I have come to contradiction trying to compute $\pi_n(S^n \vee S^n)$ (n > 1). First of all we notice that the composition $S^n \to S^n \vee S^n \to S^n$ is identity map (the first arrow is embedding to the first sphere and the second arrow maps the second sphere to basepoint).
Applying the functor we observe that the map $\phi: \pi_n(S^n \vee S^n) \to \pi_n(S^n )$ has a section (in particular is epimorphism).

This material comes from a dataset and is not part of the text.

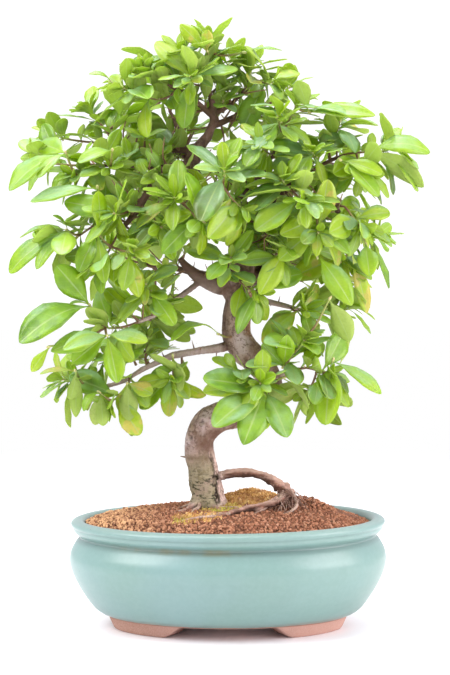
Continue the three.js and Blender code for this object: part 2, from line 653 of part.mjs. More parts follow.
// A ring's points in the order that best continues the loop it is joined to, going the same way round.
function matchedRing(mesh, loop, places, direction) {
  const turn = places[1].clone().sub(places[0]).cross(places[2].clone().sub(places[0]));
  const ordered = turn.dot(direction) < 0 ? [places[0], places[2], places[1]] : places;
  const middle = (set) => set[0].clone().add(set[1]).add(set[2]).divideScalar(3);
  const corners = loop.map((index) => mesh.points[index]);
  const from = middle(corners);
  const to = middle(ordered);
  const cost = (shift) => corners.reduce((sum, corner, i) => {
    const arm = ordered[(i + shift) % 3].clone().sub(to);
    return sum + arm.normalize().distanceTo(corner.clone().sub(from).normalize());
  }, 0);
  const best = [0, 1, 2].reduce((a, b) => (cost(b) < cost(a) ? b : a));
  return [0, 1, 2].map((i) => mesh.addPoint(ordered[(i + best) % 3]));
}

// Grows a leaf out of one triangle of a stem, which it replaces, unless it would go through another face.
function growLeaf(mesh, faceIndex, leaf) {
  const socket = mesh.faces[faceIndex];
  const before = [mesh.points.length, mesh.faces.length];
  let loop = socket;
  mesh.faces[faceIndex] = null;
  leaf.sections.forEach(({ left, right, rib }, i) => {
    const next = i + 1 < leaf.sections.length ? leaf.sections[i + 1].rib : leaf.tip;
    const ahead = next.clone().sub(rib);
    const ring = matchedRing(mesh, loop, [left, right, rib], ahead);
    mesh.addBand(loop, ring);
    loop = ring;
  });
  const tip = mesh.addPoint(leaf.tip);
  loop.forEach((a, i) => mesh.addFace(a, loop[(i + 1) % 3], tip));
  if (!mesh.crossesFrom(before[1])) return true;
  mesh.cutBack(...before);
  mesh.faces[faceIndex] = socket;
  return false;
}

// A shoot's path from where it is seated to its tip, leaving square to its seat and turning up a little.
function shootPath(seat, normal, tip, bow) {
  const reach = seat.distanceTo(tip);
  const ending = tip.clone().sub(seat).normalize().add(at(0, 0, 0.35)).normalize();
  const first = along(seat, normal, 0.38 * reach).add(bow);
  const second = along(tip, ending, -0.3 * reach).add(bow);
  return new THREE.CubicBezierCurve3(seat, first, second, tip);
}

const rosetteStep = 3.6; // between the rings that carry the end rosette
const ringSpacing = 14;

function shootFrames(path) {
  const length = path.getLength();
  const rosette = length - 2 * rosetteStep;
  const between = Math.max(1, Math.round((rosette - 4) / ringSpacing));
  const stops = [0];
  for (let i = 0; i <= between; i += 1) stops.push(4 + ((rosette - 4) * i) / between);
  stops.push(length - rosetteStep, length);
  const frames = framesAlong(stops.map((stop) => path.getPointAt(Math.min(1, stop / length))));
  const [seated, next] = frames;
  seated.direction = path.getTangentAt(0);
  seated.u = next.u.clone().addScaledVector(seated.direction, -next.u.dot(seated.direction)).normalize();
  seated.w = seated.direction.clone().cross(seated.u);
  return frames;
}

function pathIsClear(frames, owner) {
  return frames.slice(1).every((frame, i) => {
    const line = new THREE.Line3(frames[i].place, frame.place);
    return rods.every((rod) => {
      if (i === 0 || rod.owner === owner) return true;
      return line.distanceSqToLine3(rod.line) > (rod.radius + stemRadius.base + clearance.stems) ** 2;
    });
  });
}

// Straight where it can be, else bowed round what stands in its way.
function clearPath(seat, normal, tip, owner) {
  const bows = [at(0, 0, 0)];
  [6, 12, 18].forEach((size) => {
    [[0, 0, 1], [0, -1, 0], [0, 1, 0], [1, 0, 0], [-1, 0, 0], [0, 0, -1]].forEach(([x, y, z]) => {
      bows.push(at(x, y, z).multiplyScalar(size));
    });
  });
  const paths = bows.map((bow) => shootFrames(shootPath(seat, normal, tip, bow)));
  return paths.find((frames) => pathIsClear(frames, owner)) ?? paths[0];
}

const ringRadius = (i, count) => THREE.MathUtils.lerp(stemRadius.base, stemRadius.tip, i / (count - 1));

// The way round a frame that faces a triangle's sharpest corner.
function turnTowards(mesh, loop, frame) {
  const corners = loop.map((index) => mesh.points[index]);
  const middle = corners[0].clone().add(corners[1]).add(corners[2]).divideScalar(3);
  const arms = corners.map((corner) => corner.clone().sub(middle));
  const arm = arms.reduce((a, b) => (b.length() > a.length() ? b : a));
  return Math.atan2(arm.dot(frame.w), arm.dot(frame.u));
}

// A three-sided stem whose rings each turn by a sixth, so that its sides face six ways. It returns the faces
// that a leaf can grow from, band by band.
function stemBands(mesh, frames, firstLoop) {
  const bands = [];
  const turn = firstLoop ? turnTowards(mesh, firstLoop, frames[1]) + Math.PI / 3 : 0;
  let loop = firstLoop;
  frames.forEach((frame, i) => {
    if (i === 0 && loop) return;
    const places = [0, 1, 2].map((k) => {
      const angle = (2 * Math.PI * k) / 3 - (Math.PI / 3) * i + turn;
      return ringPlace(frame, ringRadius(i, frames.length), angle);
    });
    if (!loop) {
      loop = places.map((place) => mesh.addPoint(place));
      mesh.addFace(loop[0], loop[2], loop[1]);
      return;
    }
    const ring = i === 1 && firstLoop
      ? matchedRing(mesh, loop, places, frame.direction)
      : places.map((place) => mesh.addPoint(place));
    bands.push({ faces: mesh.addBand(loop, ring), frame });
    loop = ring;
  });
  const cap = mesh.addFace(...loop);
  return { bands, cap };
}

function faceMiddle(mesh, index) {
  const [a, b, c] = mesh.faces[index].map((point) => mesh.points[point]);
  const place = a.clone().add(b).add(c).divideScalar(3);
  const normal = b.clone().sub(a).cross(c.clone().sub(a)).normalize();
  return { place, normal };
}

const canopyMiddle = at(-12, 0, 330);

// Tries a few ways of setting a leaf on a face, from full size down, and grows the first that is clear.
function tryLeaf(spray, faceIndex, frame, { rise, length, outline }, random) {
  const { mesh, owner } = spray;
  const { place, normal } = faceMiddle(mesh, faceIndex);
  const outward = place.clone().sub(canopyMiddle).normalize();
  for (let attempt = 0; attempt < 9; attempt += 1) {
    const lift = degrees(rise + 30 * (random() - 0.5));
    const heading = normal.clone().multiplyScalar(Math.cos(lift));
    heading.addScaledVector(frame.direction, Math.sin(lift));
    heading.addScaledVector(frame.w, 0.5 * (random() - 0.5)).addScaledVector(outward, 0.3).normalize();
    const light = at(0, 0, 0.9).addScaledVector(frame.direction, 0.55).addScaledVector(outward, 0.45);
    light.add(at(random() - 0.5, random() - 0.8, random() - 0.5).multiplyScalar(0.7));
    const up = light.addScaledVector(heading, -light.dot(heading)).normalize();
    const size = length * (1 - 0.06 * attempt) * (0.9 + 0.2 * random());
    const leaf = leafSections(place, heading, up, size, degrees(20 + 40 * random()), outline);
    const blade = makeBlade(place, leaf, owner);
    if (bladeIsClear(blade) && growLeaf(mesh, faceIndex, leaf)) {
      blades.push(blade);
      return true;
    }
  }
  return false;
}

// The kinds of leaf, with how steeply each rises along its stem, in degrees.
const leafKinds = {
  rosette: { rise: 20, length: 44, outline: leafSize.broad },
  upper: { rise: 46, length: 31, outline: leafSize.young },
  terminal: { rise: 80, length: 23, outline: leafSize.young },
  lateral: { rise: 36, length: 39, outline: leafSize.broad },
};

// The end rosette has three broad leaves round the shoot, up to three shorter ones above them, and the
// youngest at the tip.
function leafRosette(spray, { bands, cap }, random) {
  const outer = bands[bands.length - 2];
  const inner = bands[bands.length - 1];
  [0, 2, 4].forEach((k) => tryLeaf(spray, outer.faces[k], outer.frame, leafKinds.rosette, random));
  [0, 2, 4].forEach((k) => tryLeaf(spray, inner.faces[k], inner.frame, leafKinds.upper, random));
  tryLeaf(spray, cap, inner.frame, leafKinds.terminal, random);
}

// Leaves along the shoot below the rosette, each a golden angle round from the last.
function leafShoot(spray, { bands }, random) {
  const goldenAngle = degrees(137.5);
  bands.slice(1, -2).forEach(({ faces, frame }, i) => {
    const wanted = ringPlace(frame, 1, goldenAngle * (i + spray.number)).sub(frame.place);
    const ranked = faces.slice().sort((a, b) => {
      return faceMiddle(spray.mesh, b).normal.dot(wanted) - faceMiddle(spray.mesh, a).normal.dot(wanted);
    });
    ranked.some((face) => tryLeaf(spray, face, frame, leafKinds.lateral, random));
  });
}

const takenSeats = [];

// The best free seat for a shoot to a tip: near, facing it, and clear of other wood.
function chooseSeat(branch, tip) {
  const seats = seatsOn(woodTubes[branch], branch === 'trunk' ? trunk.length - 6 : 1);
  const others = rods.filter((rod) => rod.owner !== branch);
  const cost = ({ place, normal }) => {
    const away = tip.clone().sub(place);
    const distance = away.length();
    const facing = away.normalize().dot(normal);
    const short = Math.max(0, 24 - distance) * 6;
    return distance * (1 + 0.9 * (1 - facing)) + short;
  };
  const free = seats.filter(({ place }) => {
    const apart = takenSeats.every((seat) => seat.distanceTo(place) > 6);
    return apart && others.every((rod) => {
      const closest = rod.line.closestPointToPoint(place, true, new THREE.Vector3());
      return closest.distanceTo(place) > rod.radius + 3.5;
    });
  });
  const best = free.reduce((a, b) => (cost(b) < cost(a) ? b : a));
  takenSeats.push(best.place);
  return best;
}

// Grows a fork out of a side of a shoot, the best one where it goes through nothing.
function growFork(mesh, bands, tip, owner) {
  const choices = bands.slice(1, -2).flatMap(({ faces }) => faces);
  const usable = choices.length > 0 ? choices : bands[0].faces.slice();
  const cost = (index) => {
    const { place, normal } = faceMiddle(mesh, index);
    const away = tip.clone().sub(place);
    return away.length() * (1.6 - away.clone().normalize().dot(normal));
  };
  usable.sort((a, b) => cost(a) - cost(b));
  for (const face of usable) {
    const { place, normal } = faceMiddle(mesh, face);
    const frames = clearPath(place, normal, tip, owner);
    const socket = mesh.faces[face];
    const before = [mesh.points.length, mesh.faces.length];
    mesh.faces[face] = null;
    const shoot = stemBands(mesh, frames, socket);
    if (!mesh.crossesFrom(before[1])) {
      bands.forEach((band) => {
        band.faces = band.faces.filter((index) => index !== face);
      });
      addRods(frames, frames.map(() => stemRadius.base), owner);
      return [shoot];
    }
    mesh.cutBack(...before);
    mesh.faces[face] = socket;
  }
  return [];
}

// The stems of one spray. Its fork grows out of a side of the first shoot, about half way up.
function makeStems({ on, tips }, number) {
  const owner = `leafy_spray_${String(number).padStart(2, '0')}`;
  const mesh = new ClosedMesh();
  const [mainTip, forkTip] = tips.map(([x, y, z]) => at(x, y, z));
  const seat = chooseSeat(on, mainTip);
  const frames = clearPath(along(seat.place, seat.normal, seatGap), seat.normal, mainTip, owner);
  const radii = frames.map((_, i) => ringRadius(i, frames.length));
  const shoots = [stemBands(mesh, frames, null)];
  addRods(frames, radii, owner);
  if (forkTip) shoots.push(...growFork(mesh, shoots[0].bands, forkTip, owner));
  return { mesh, owner, number, shoots };
}

const soilHoles = makeWood();
makePot();
makeScreens();
makeSoil(soilHoles);

const grownSprays = sprays.map((spray, i) => makeStems(spray, i + 1));
grownSprays.forEach((spray) => {
  const random = seededRandom(100 + spray.number);
  spray.shoots.forEach((shoot) => leafRosette(spray, shoot, random));
});
grownSprays.forEach((spray) => {
  const random = seededRandom(300 + spray.number);
  spray.shoots.forEach((shoot) => leafShoot(spray, shoot, random));
});
grownSprays.forEach(({ mesh, owner }) => addPiece(owner, mesh.geometry(), colours.leaf));

export default meshes;
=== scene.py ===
# The looks of a pyracantha bonsai in an oval glazed pot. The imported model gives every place: the leaves
# and shoots are read from its faceted sprays and grown again as fine ones, and the wood is smoothed from
# its tubes.
import math
import random

import bmesh
import bpy
import numpy as np
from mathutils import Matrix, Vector, noise


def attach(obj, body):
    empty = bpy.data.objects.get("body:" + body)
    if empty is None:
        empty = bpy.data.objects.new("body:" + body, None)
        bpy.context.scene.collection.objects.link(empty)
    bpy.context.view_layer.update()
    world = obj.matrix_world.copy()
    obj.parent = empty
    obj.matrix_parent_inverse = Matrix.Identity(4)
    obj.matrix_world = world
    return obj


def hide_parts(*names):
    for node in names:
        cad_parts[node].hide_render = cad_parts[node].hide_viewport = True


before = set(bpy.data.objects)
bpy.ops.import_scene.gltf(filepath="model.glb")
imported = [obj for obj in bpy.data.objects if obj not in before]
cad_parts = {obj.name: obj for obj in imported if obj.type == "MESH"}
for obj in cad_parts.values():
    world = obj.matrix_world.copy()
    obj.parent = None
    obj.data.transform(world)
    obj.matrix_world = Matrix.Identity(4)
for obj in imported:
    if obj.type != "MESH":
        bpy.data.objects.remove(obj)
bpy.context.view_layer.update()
print("loaded", len(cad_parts), "nodes")

mm = 0.001
potMiddle = np.array([10.0, -16.0, 0.0]) * mm  # the pot's own centre, in the frame of the whole object

# Camera and studio

studio = {
    "camera": (7.5, -1613.7, 326.5),  # mm
    "aim": (7.5, -16.0, 240.3),
    "lens": 102.8,
    "floorSize": 5.0,
    "white": (1, 0.985, 1),
    "dim": (0.80, 0.79, 0.83),  # the side of the room behind the camera
    "gleam": (0.93, 0.95, 1.0),  # what the room's mirror image is toned down to
    "strength": 1.09,
    "key": {"place": (-1.4, -0.7, 1.45), "aim": (0, 0, 0.25), "size": 1.2, "power": 37},
    "fill": {
        "place": (1.45, -0.6, 0.75), "aim": (0, 0, 0.15), "size": 1.2, "power": 29, "colour": (1, 0.94, 0.97),
    },
    "top": {"place": (-0.15, 0.1, 2.0), "aim": (0, 0, 0.35), "size": 1.2, "power": 37},
}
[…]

This means the following sequence: $0 \to Ker(\phi) \to \pi_n(S^n \vee S^n) \to \pi_n(S^n ) \to 0 $ is exact and splits, i.e $\pi_n(S^n \vee S^n) = Ker(\phi) \oplus \pi_n(S^n )$.
Now the we need to compure the kernel but it is exactly those spheroids images of which lie in the second sphere, i.e. $\pi_n(S^n )$. Finally, we have $\pi_n(S^n \vee S^n) = \pi_n(S^n ) \oplus \pi_n(S^n )$.
But! If I did the same for $S^n \vee S^1$ I would obtain $\pi_n(S^n \vee S^1) =\mathbb{Z}$. However, from exact sequence for bundles we obtain $\pi_n(S^n \vee S^1) = \pi_n(S^n \vee S^n ... \vee S^n)$. Well, what is wrong?
This is wrong. The kernel of $\phi$ is just the kernel of $\phi$: those maps $f:S^n\to S^n\vee S^n$ such that their composition with the map $S^n\vee S^n\to S^n$ is nullhomotopic. This does not necessarily mean that the image of $f$ is contained in the second sphere, or even that $f$ is homotopic to a map whose image is contained in the second sphere (since the homotopy we have is only after composing with the map $S^n\vee S^n\to S^n$, not a homotopy of $f$ itself). If you don't believe me, I challenge you to write down a detailed proof that the image of $f$ must be contained in the second sphere.
(This description of the kernel of $\phi$ happens to be correct in this particular example, but for much more subtle reasons that do not generalize to other examples like $S^1\vee S^n$.)